• Problem description:
Only the lines from the line that has "const model = new THREE.Group();" through the line that has "for node in" should be reproduced, exactly and with both ends kept.

• Raw data:
:::
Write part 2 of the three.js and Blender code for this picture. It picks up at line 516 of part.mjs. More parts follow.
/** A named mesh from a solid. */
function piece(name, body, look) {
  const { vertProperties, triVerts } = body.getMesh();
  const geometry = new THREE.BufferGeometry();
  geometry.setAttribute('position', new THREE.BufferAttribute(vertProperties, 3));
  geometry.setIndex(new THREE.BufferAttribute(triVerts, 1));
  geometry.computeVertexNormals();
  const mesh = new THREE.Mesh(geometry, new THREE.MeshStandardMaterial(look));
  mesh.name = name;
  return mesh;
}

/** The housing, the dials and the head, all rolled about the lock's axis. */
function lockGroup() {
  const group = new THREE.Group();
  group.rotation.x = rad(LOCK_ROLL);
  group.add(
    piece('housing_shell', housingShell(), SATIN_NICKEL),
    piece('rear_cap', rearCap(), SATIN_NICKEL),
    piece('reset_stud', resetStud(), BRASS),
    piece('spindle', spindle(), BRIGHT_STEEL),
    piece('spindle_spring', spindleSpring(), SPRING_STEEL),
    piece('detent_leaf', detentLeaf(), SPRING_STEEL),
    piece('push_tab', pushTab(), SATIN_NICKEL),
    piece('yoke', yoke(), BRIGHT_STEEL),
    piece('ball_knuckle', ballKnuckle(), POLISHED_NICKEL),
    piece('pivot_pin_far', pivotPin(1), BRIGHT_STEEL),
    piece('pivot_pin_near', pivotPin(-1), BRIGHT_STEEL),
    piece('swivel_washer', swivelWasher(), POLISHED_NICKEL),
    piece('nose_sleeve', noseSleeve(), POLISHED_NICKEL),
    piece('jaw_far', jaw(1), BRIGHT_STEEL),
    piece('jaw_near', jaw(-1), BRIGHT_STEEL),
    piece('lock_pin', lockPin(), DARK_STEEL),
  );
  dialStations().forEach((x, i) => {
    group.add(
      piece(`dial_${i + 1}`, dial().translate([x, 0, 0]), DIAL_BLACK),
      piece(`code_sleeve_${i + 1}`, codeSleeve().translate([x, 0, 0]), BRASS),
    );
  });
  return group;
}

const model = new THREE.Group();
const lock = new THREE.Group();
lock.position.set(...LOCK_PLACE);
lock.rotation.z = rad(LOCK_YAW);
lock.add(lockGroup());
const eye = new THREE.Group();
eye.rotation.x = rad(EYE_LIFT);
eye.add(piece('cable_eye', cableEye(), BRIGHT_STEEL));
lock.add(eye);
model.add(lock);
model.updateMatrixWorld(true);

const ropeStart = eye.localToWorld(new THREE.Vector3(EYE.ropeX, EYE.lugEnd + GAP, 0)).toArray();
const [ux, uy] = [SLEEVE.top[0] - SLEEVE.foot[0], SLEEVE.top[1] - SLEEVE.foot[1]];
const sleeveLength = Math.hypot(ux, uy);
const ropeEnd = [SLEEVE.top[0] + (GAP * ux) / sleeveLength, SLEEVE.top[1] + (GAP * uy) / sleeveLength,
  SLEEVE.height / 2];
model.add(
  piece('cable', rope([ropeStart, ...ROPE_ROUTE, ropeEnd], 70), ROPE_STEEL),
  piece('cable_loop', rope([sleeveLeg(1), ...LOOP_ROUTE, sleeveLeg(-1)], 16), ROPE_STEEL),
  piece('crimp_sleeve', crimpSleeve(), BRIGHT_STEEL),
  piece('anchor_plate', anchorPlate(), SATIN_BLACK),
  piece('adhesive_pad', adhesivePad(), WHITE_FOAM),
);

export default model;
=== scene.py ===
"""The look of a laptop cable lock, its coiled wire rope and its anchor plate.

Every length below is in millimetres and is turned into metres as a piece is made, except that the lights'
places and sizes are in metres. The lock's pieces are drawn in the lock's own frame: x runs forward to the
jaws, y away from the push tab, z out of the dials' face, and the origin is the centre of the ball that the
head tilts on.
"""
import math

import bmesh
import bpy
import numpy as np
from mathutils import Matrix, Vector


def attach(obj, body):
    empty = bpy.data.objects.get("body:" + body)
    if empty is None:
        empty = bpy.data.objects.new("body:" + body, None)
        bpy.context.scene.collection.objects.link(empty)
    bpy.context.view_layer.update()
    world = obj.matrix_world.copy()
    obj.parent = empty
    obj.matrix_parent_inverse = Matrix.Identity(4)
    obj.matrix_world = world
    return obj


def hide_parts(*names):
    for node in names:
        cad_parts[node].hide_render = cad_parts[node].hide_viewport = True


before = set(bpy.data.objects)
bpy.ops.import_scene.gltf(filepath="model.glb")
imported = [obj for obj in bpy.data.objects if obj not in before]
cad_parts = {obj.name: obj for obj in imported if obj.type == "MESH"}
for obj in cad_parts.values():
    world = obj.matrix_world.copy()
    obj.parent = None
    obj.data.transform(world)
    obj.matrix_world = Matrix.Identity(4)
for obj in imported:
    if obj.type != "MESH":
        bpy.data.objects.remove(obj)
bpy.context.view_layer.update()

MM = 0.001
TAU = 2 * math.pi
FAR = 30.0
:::
• Right answer:
const model = new THREE.Group();
const lock = new THREE.Group();
lock.position.set(...LOCK_PLACE);
lock.rotation.z = rad(LOCK_YAW);
lock.add(lockGroup());
const eye = new THREE.Group();
eye.rotation.x = rad(EYE_LIFT);
eye.add(piece('cable_eye', cableEye(), BRIGHT_STEEL));
lock.add(eye);
model.add(lock);
model.updateMatrixWorld(true);

const ropeStart = eye.localToWorld(new THREE.Vector3(EYE.ropeX, EYE.lugEnd + GAP, 0)).toArray();
const [ux, uy] = [SLEEVE.top[0] - SLEEVE.foot[0], SLEEVE.top[1] - SLEEVE.foot[1]];
const sleeveLength = Math.hypot(ux, uy);
const ropeEnd = [SLEEVE.top[0] + (GAP * ux) / sleeveLength, SLEEVE.top[1] + (GAP * uy) / sleeveLength,
  SLEEVE.height / 2];
model.add(
  piece('cable', rope([ropeStart, ...ROPE_ROUTE, ropeEnd], 70), ROPE_STEEL),
  piece('cable_loop', rope([sleeveLeg(1), ...LOOP_ROUTE, sleeveLeg(-1)], 16), ROPE_STEEL),
  piece('crimp_sleeve', crimpSleeve(), BRIGHT_STEEL),
  piece('anchor_plate', anchorPlate(), SATIN_BLACK),
  piece('adhesive_pad', adhesivePad(), WHITE_FOAM),
);

export default model;
=== scene.py ===
"""The look of a laptop cable lock, its coiled wire rope and its anchor plate.

Every length below is in millimetres and is turned into metres as a piece is made, except that the lights'
places and sizes are in metres. The lock's pieces are drawn in the lock's own frame: x runs forward to the
jaws, y away from the push tab, z out of the dials' face, and the origin is the centre of the ball that the
head tilts on.
"""
import math

import bmesh
import bpy
import numpy as np
from mathutils import Matrix, Vector


def attach(obj, body):
    empty = bpy.data.objects.get("body:" + body)
    if empty is None:
        empty = bpy.data.objects.new("body:" + body, None)
        bpy.context.scene.collection.objects.link(empty)
    bpy.context.view_layer.update()
    world = obj.matrix_world.copy()
    obj.parent = empty
    obj.matrix_parent_inverse = Matrix.Identity(4)
    obj.matrix_world = world
    return obj


def hide_parts(*names):
    for node in names:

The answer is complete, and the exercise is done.